Records for this exercise.

········

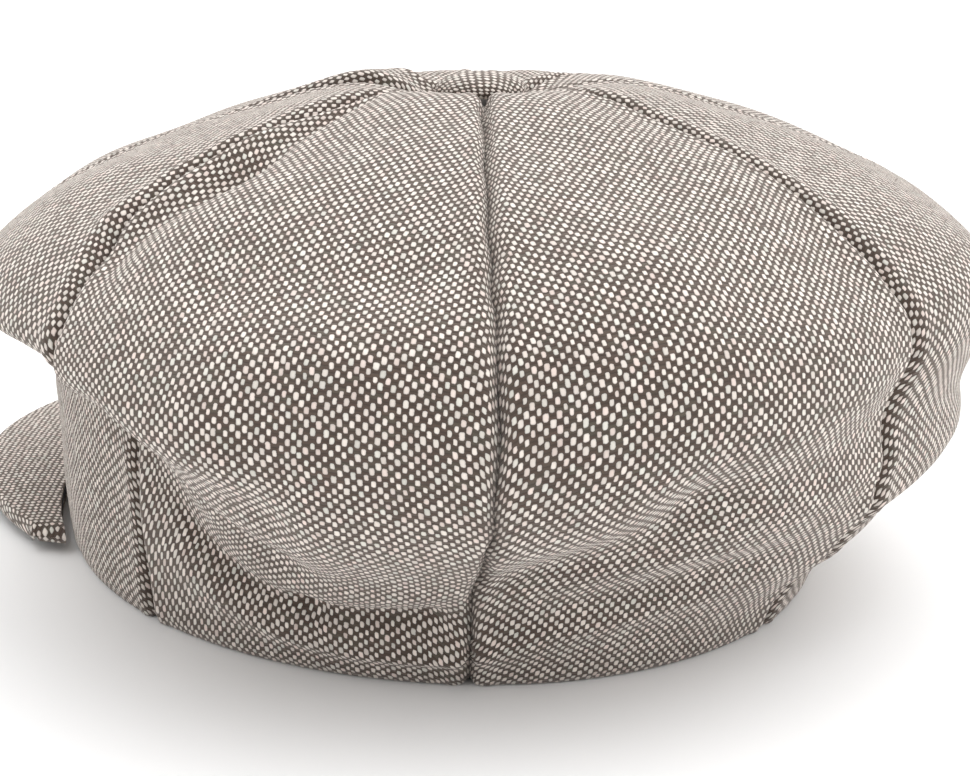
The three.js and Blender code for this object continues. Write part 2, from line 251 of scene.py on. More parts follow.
# Folds of the tweed: from (degrees, share down the meridian) to the same, half its width
# and its height in millimetres. A valley has a height below zero.
FOLDS = (
    ((20, 0.44), (37, 0.43), 9, -2.6),
    ((22, 0.50), (38, 0.48), 12, 1.2),
    ((-80, 0.15), (-48, 0.17), 12, 2.8),
    ((2, 0.43), (8, 0.34), 6, -2.6),
    ((8, 0.34), (5, 0.24), 6, -2.2),
    ((-1, 0.40), (0, 0.31), 6, 1.5),
    ((8, 0.600), (24, 0.615), 7, -3.2),
    ((10, 0.66), (22, 0.70), 10, -3.0),
    ((4, 0.57), (20, 0.56), 9, 2.0),
    ((3, 0.89), (42, 0.89), 8, 1.4),
    ((10, 0.83), (26, 0.80), 4, -1.6),
    ((26, 0.80), (40, 0.79), 4, -2.0),
    ((48, 0.72), (64, 0.64), 10, -3.2),
    ((64, 0.64), (88, 0.59), 10, -3.2),
    ((52, 0.50), (62, 0.48), 16, 1.2),
    ((70, 0.46), (84, 0.44), 12, -2.0),
    ((140, 0.46), (160, 0.55), 11, -2.2),
    ((165, 0.60), (178, 0.50), 10, 2.2),
    ((-170, 0.45), (-150, 0.52), 12, -2.0),
    ((-140, 0.58), (-120, 0.50), 11, 2.0),
    ((-112, 0.40), (-98, 0.50), 12, -1.8),
    ((-84, 0.52), (-70, 0.42), 12, -1.8),
    ((-60, 0.50), (-48, 0.55), 10, 2.0),
)
MERIDIAN_LENGTH = 216
RIPPLE_HEIGHT = 0.7


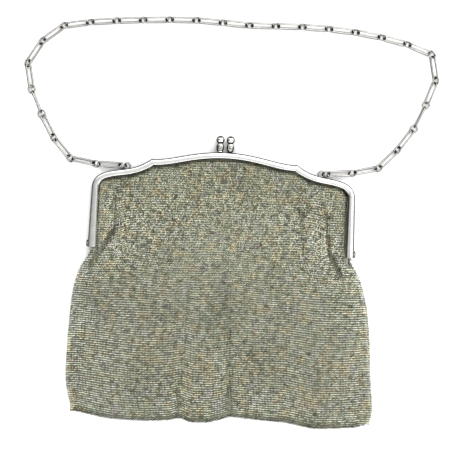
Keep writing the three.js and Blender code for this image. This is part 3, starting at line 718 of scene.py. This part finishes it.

········

Work to complete.
Your task is to quote the listing above word for word.

Written response.
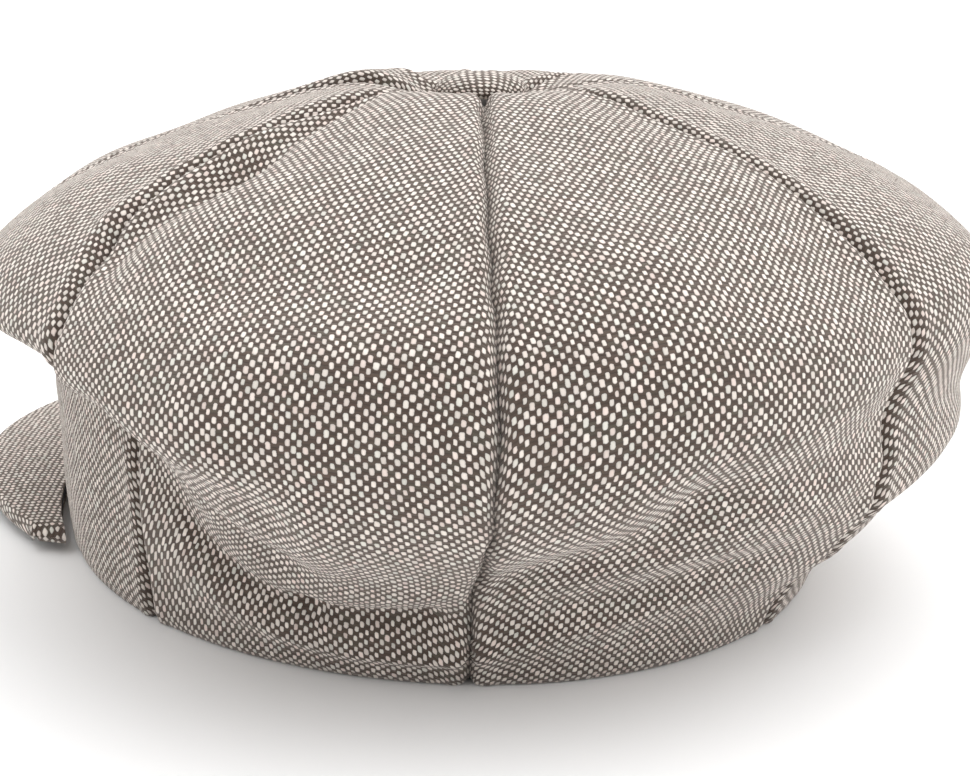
The three.js and Blender code for this object continues. Write part 2, from line 251 of scene.py on. More parts follow.
# Folds of the tweed: from (degrees, share down the meridian) to the same, half its width
# and its height in millimetres. A valley has a height below zero.
FOLDS = (
    ((20, 0.44), (37, 0.43), 9, -2.6),
    ((22, 0.50), (38, 0.48), 12, 1.2),
    ((-80, 0.15), (-48, 0.17), 12, 2.8),
    ((2, 0.43), (8, 0.34), 6, -2.6),
    ((8, 0.34), (5, 0.24), 6, -2.2),
    ((-1, 0.40), (0, 0.31), 6, 1.5),
    ((8, 0.600), (24, 0.615), 7, -3.2),
    ((10, 0.66), (22, 0.70), 10, -3.0),
    ((4, 0.57), (20, 0.56), 9, 2.0),
    ((3, 0.89), (42, 0.89), 8, 1.4),
    ((10, 0.83), (26, 0.80), 4, -1.6),
    ((26, 0.80), (40, 0.79), 4, -2.0),
    ((48, 0.72), (64, 0.64), 10, -3.2),
    ((64, 0.64), (88, 0.59), 10, -3.2),
    ((52, 0.50), (62, 0.48), 16, 1.2),
    ((70, 0.46), (84, 0.44), 12, -2.0),
    ((140, 0.46), (160, 0.55), 11, -2.2),
    ((165, 0.60), (178, 0.50), 10, 2.2),
    ((-170, 0.45), (-150, 0.52), 12, -2.0),
    ((-140, 0.58), (-120, 0.50), 11, 2.0),
    ((-112, 0.40), (-98, 0.50), 12, -1.8),
    ((-84, 0.52), (-70, 0.42), 12, -1.8),
    ((-60, 0.50), (-48, 0.55), 10, 2.0),
)
MERIDIAN_LENGTH = 216
RIPPLE_HEIGHT = 0.7


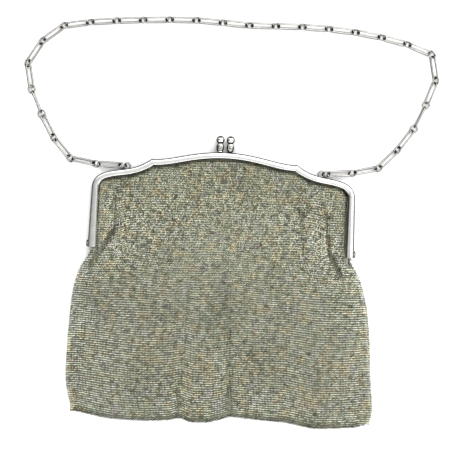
Keep writing the three.js and Blender code for this image. This is part 3, starting at line 718 of scene.py. This part finishes it.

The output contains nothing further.